Weekly: April 4, 2026: SRY gene tests, LLM model collapse, and other links
SRY Gene Tests Not Suitable for Gender Testing
The International Olympic Committee reinstates SRY gene testing, a practice that was abandoned as unsuitable for the purpose. An earlier statement on World Athletics adopting the same standard:
In advance of the 2025 World Athletics Championships in Tokyo, World Athletics (WA) announced that passing a genetic test, specifically for the absence of the SRY gene, is a prerequisite for competing in the women’s category in all athletics World Rankings Competitions as of 1 September 2025 (online supplemental table 1). Athletes who do not pass the test will be considered ‘biological males’ and required to prove that they have complete androgen insensitivity syndrome (CAIS) in order to compete. This requirement recycles an intentionally discontinued practice from the last century. After ending the discredited chromosome (Barr body) tests that had been used since the 1960s, the International Olympic Committee briefly used SRY gene tests from 1992 to 19991 before they were also withdrawn because of inaccuracy, lack of evidence of performance advantage, excessive cost including the cost of counselling, and the trauma and stigmatisation experienced by athletes and their families.
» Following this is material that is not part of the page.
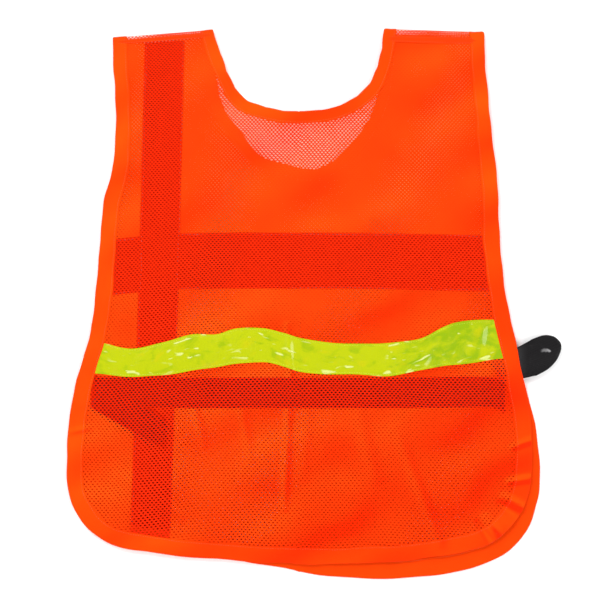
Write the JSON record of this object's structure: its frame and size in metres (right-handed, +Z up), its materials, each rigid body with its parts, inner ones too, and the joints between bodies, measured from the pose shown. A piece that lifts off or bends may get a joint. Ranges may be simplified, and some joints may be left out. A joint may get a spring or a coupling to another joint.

-- Harmful anachronism: World Athletics reinstates gene testing to participate in women’s competitions
LLM Model Collapse
Model Collapse Is Already Happening, We Just Pretend It Isn’t has given me some food for thought. LLMs have a bias for the central tendency (most common elements) of the language they model. When you feed the results into training the next generation of models, the bias is increased in the output of the next model. This article argues that it's already happening.
In my work work, we're trying to incrementally upgrade systems with layers and layers of production web-application code. Some of the models we use are no longer maintained. I suspect some of the problems I've experienced with LLM-analysis based on this codebase comes from an inability to recognize this as distinct edge case. Feeding the LLM information from two different languages and frameworks might be poisoning the results.
It also might explain some of the uncanny valley sense we see with LLM-generated writing. The language used by individual humans has a statistical "fingerprint" unique to each writer/speaker. An LLM which delivers the most probable continuation may not have those tell-tale quirks that identify an individual writer's style. Reports that LLM-generated text feels bland and corporate might come from this.